Tratamentos
Intervenção Fonoaudiológica na Gagueira: Considerações Gerais
De 16 a 22 de outubro de 2005
Gagueira é um distúrbio da fala que tem como principais manifestações as disfluências, ocasionando interrupções e reduzindo o fluxo de informação. Além das disfluências podem ocorrer os concomitantes físicos. A gravidade da gagueira pode variar de um quadro leve a muito grave, de acordo com a freqüência de rupturas na fala, com o tempo médio gasto nas disfluências, bem como com a presença de concomitantes físicos. A qualidade de vida do indivíduo que gagueja poderá ser prejudicada dependendo da gravidade do distúrbio e a forma de aceitação da gagueira por parte do próprio indivíduo e dos ouvintes.
Existem dois tipos de gagueira: a desenvolvimental e a adquirida. A gagueira adquirida é mais rara e pode estar associada a eventos psicológicos (psicogênicas) ou neurológicos (neurogênicas), podendo ter início em qualquer fase da vida.

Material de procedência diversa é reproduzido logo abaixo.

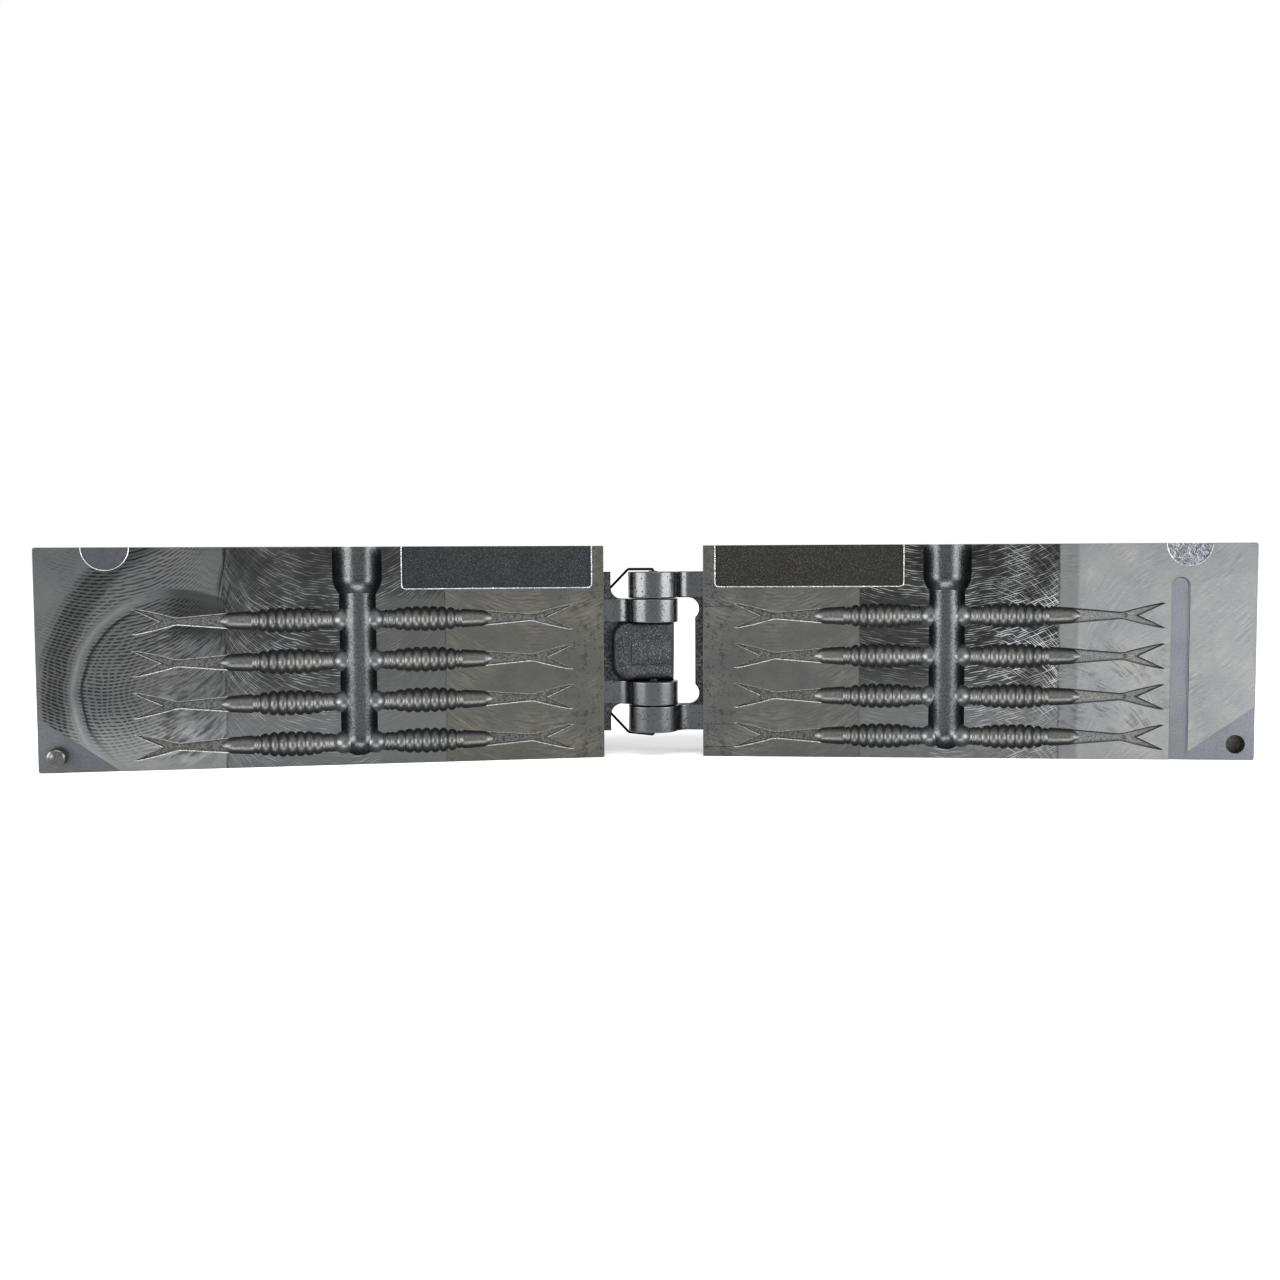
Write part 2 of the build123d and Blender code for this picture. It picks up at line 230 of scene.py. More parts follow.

A gagueira desenvolvimental, por sua vez, ocorre com maior prevalência e inicia-se na infância, podendo ter como causa fatores hereditários ou estar relacionada a outros eventos, como por exemplo, fatores estressantes físicos e/ou emocionais. Aproximadamente metade dos casos de gagueira desenvolvimental é familial ou hereditária (tem algum outro familiar que também apresenta gagueira).
A taquifemia, distúrbio da fala que apresenta fluxo de palavras aumentado com disfluências típicas ou comuns excessivas, também pode ser considerada como um antecedente familial positivo para gagueira, já que estes distúrbios podem ocorrer num mesmo indivíduo ou numa mesma família. Portanto, gagueira e taquifemia podem ter a mesma base genética.

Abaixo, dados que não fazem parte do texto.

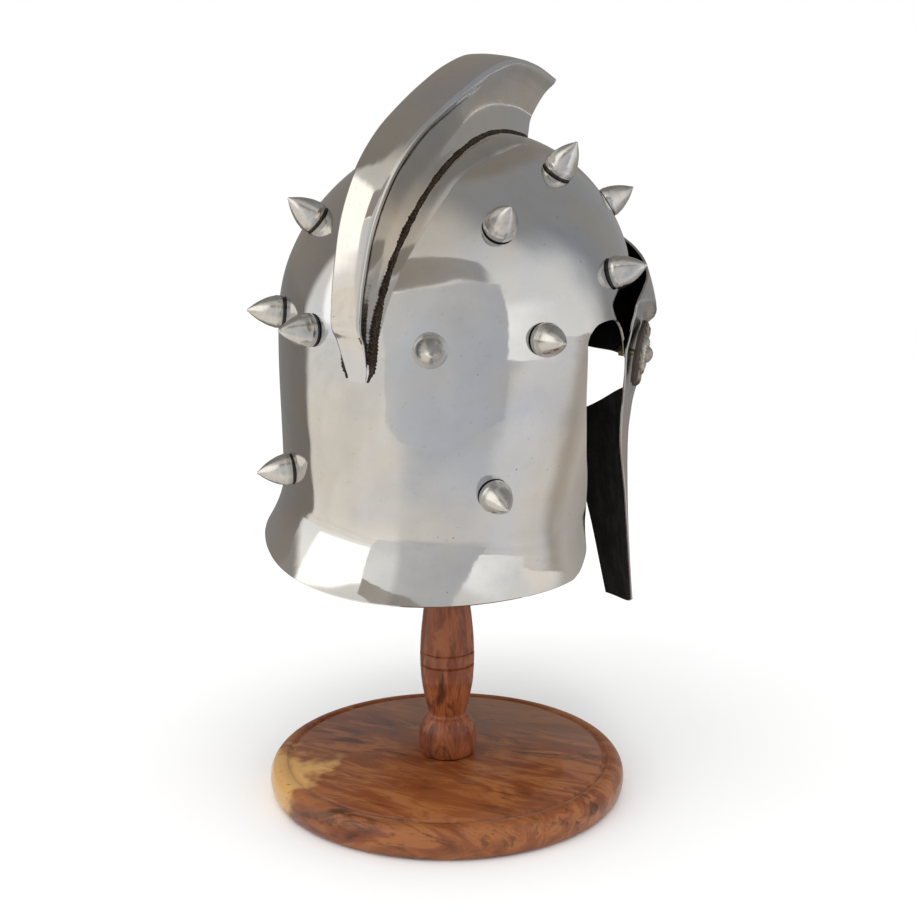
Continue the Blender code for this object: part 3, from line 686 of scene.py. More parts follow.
def mask_half_rows(across, down):
    """Rows of (angle, height) from the centre line to the rear edge, with finer steps on request."""
    flat = [tuple(v for mark in row for v in mark) for row in MASK_ROWS]
    lines = curve(flat, down)
    rows = []
    for line in lines:
        marks = [(line[i], line[i + 1]) for i in range(0, len(line), 2)]
        row = []
        for i, steps in enumerate(MASK_COLUMNS):
            start = marks[i]
            end = marks[i + 1]
            bend = (slope(marks[2], marks[4]) - slope(start, end)) * (end[0] - start[0])
            for k in range(steps * across):
                t = k / (steps * across)
                ease = (0.0, 0.0, t ** 3 - t ** 2, t ** 3 - 2 * t * t + t)[i]
                row.append((mix(start[0], end[0], t), mix(start[1], end[1], t) + bend * ease))
        row.append(marks[-1])
        rows.append(row)
    return rows


def mask_sheet(across, down):
    """Outer face of the face plate: brow band, nasal and two cheek plates in one grid."""
    half = mask_half_rows(across, down)
    nasal = MASK_COLUMNS[0] * across
    inner = nasal + MASK_COLUMNS[1] * across
    outer = inner + MASK_COLUMNS[2] * across
    last = outer + MASK_COLUMNS[3] * across
    eye_top = MASK_EYE_TOP * down
    eye_bottom = MASK_EYE_BOTTOM * down
    verts = []
    grid = []
    for row in half:
        line = []
        for column in range(-last, last + 1):
            angle, share = row[abs(column)]
            sign = 1.0 if column >= 0 else -1.0
            line.append(len(verts))
            verts.append(mask_point(sign * angle, RIM_HEIGHT + WALL * share))
        grid.append(line)
    faces = []
    for j in range(len(half) - 1):
        for k in range(2 * last):
            column = min(abs(k - last), abs(k + 1 - last))
            brow = j < eye_top
            eye = eye_top <= j < eye_bottom
            cheek = j >= eye_bottom
            keep = brow or (eye and (column < nasal or column >= outer)) or (cheek and column >= inner)
            if keep:
                faces.append([grid[j + 1][k], grid[j + 1][k + 1], grid[j][k + 1], grid[j][k]])
    used = sorted({i for face in faces for i in face})
    place = {old: new for new, old in enumerate(used)}
    return [verts[i] for i in used], [[place[i] for i in face] for face in faces]


def temple_frame(side):
    """Frame of one temple fixing, on the face plate's outer side with Z outward."""
    angle = side * TEMPLE_ANGLE
    return frame_on(mask_point(angle, temple_height()), skull_normal(angle, temple_height()))


def rosette_lift():
    """Height over the temple at which a flat disc clears the face plate's curve."""
    inverse = temple_frame(1.0).inverted()
    most = 0.0
    for ring in (0.25, 0.5, 0.75, 1.0):
        for turn in turns(16):
            reach = ROSETTE_RADIUS * ring
            angle = TEMPLE_ANGLE + math.degrees(reach * math.cos(turn) / HELMET_HALF_WIDTH)
            spot = inverse @ mask_point(angle, temple_height() + reach * math.sin(turn))
            most = max(most, spot.z)
    return most + BOSS_LIFT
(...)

Acredito que apenas um fator isolado não justifica a gagueira, mas sim vários fatores, por isso o modelo multifatorial poligênico é o mais coerente com o distúrbio. Deve existir em muitos casos uma predisposição orgânica para gagueira, que junto com fatores ambientais, por exemplo, podem justificar o surgimento do distúrbio.
A prevalência da gagueira é maior na infância e reduz na fase adulta. Quanto à razão sexual, este distúrbio tem maior predominância no sexo masculino, sendo que o sexo feminino apresenta maior possibilidade de recuperação da gagueira.
A intervenção fonoaudiológica varia de acordo com a idade do indivíduo gago e o grau de risco apresentado. Nos casos infantis é necessário realizar um diagnóstico cauteloso visando identificar o risco apresentado por esta criança para desenvolver uma gagueira crônica. Quando o risco for baixo, indica-se a realização do trabalho familiar, na qual o fonoaudiólogo deve orientar os familiares para promover um ambiente que favoreça a fluência da criança. Neste processo várias estratégias são utilizadas no sentido de preparar os familiares para promoverem a fluência na criança, como orientações verbais, distribuição e leitura de folhetos explicativos, oferecimento de modelos, interações do terapeuta com a criança e os familiares, treinamento, entre outras.
Quando o diagnóstico fonoaudiológico confirmar o quadro de gagueira, indica-se a realização de terapia fonoaudiológica com a criança e orientações familiares. O trabalho com a criança visa promover uma fala fluente, e para tanto pode ser trabalhado com estratégias lúdicas e jogos, levando-se em conta a idade cronológica. A abordagem de modelagem pode ser utilizada visando estabelecer uma fala mais suave e com um número reduzido de inícios (“phrasing”).
Nos adultos a modelagem também pode ser utilizada ou a abordagem integrada de acordo com a necessidade de cada paciente. È importante considerar a naturalidade da fala, que precisa ser mantida para que o paciente use este modelo de fala fora da terapia e consiga transferir e manter a fluência.
Quanto ao tempo de duração da terapia é variável de acordo com a idade, gravidade da gagueira, entre outros fatores. Em média com 15 semanas já é possível reduzir no mínimo um grau de gravidade da gagueira. O tempo de terapia pode variar de 4 meses a 2 anos.
Para finalizar, vale ressaltar que o fonoaudiólogo que trabalha com gagueira deve considerar as diversas possibilidades do resultado terapêutico: fluência espontânea, fluência controlada e gagueira aceitável. As variáveis que irão ajudar a clarear o prognóstico são a idade do paciente, o tempo de persistência do quadro, a presença ou não de fatores hereditários, a persistência ou não da gagueira nos familiares, entre outras.
Cristiane Moço Canhetti de Oliveira é fonoaudióloga (CRF 5301/SP), doutora pelo Instituto de Biociências – área de Genética – UNESP – Botucatu e professora do Departamento de Fonoaudiologia – UNESP – Marília.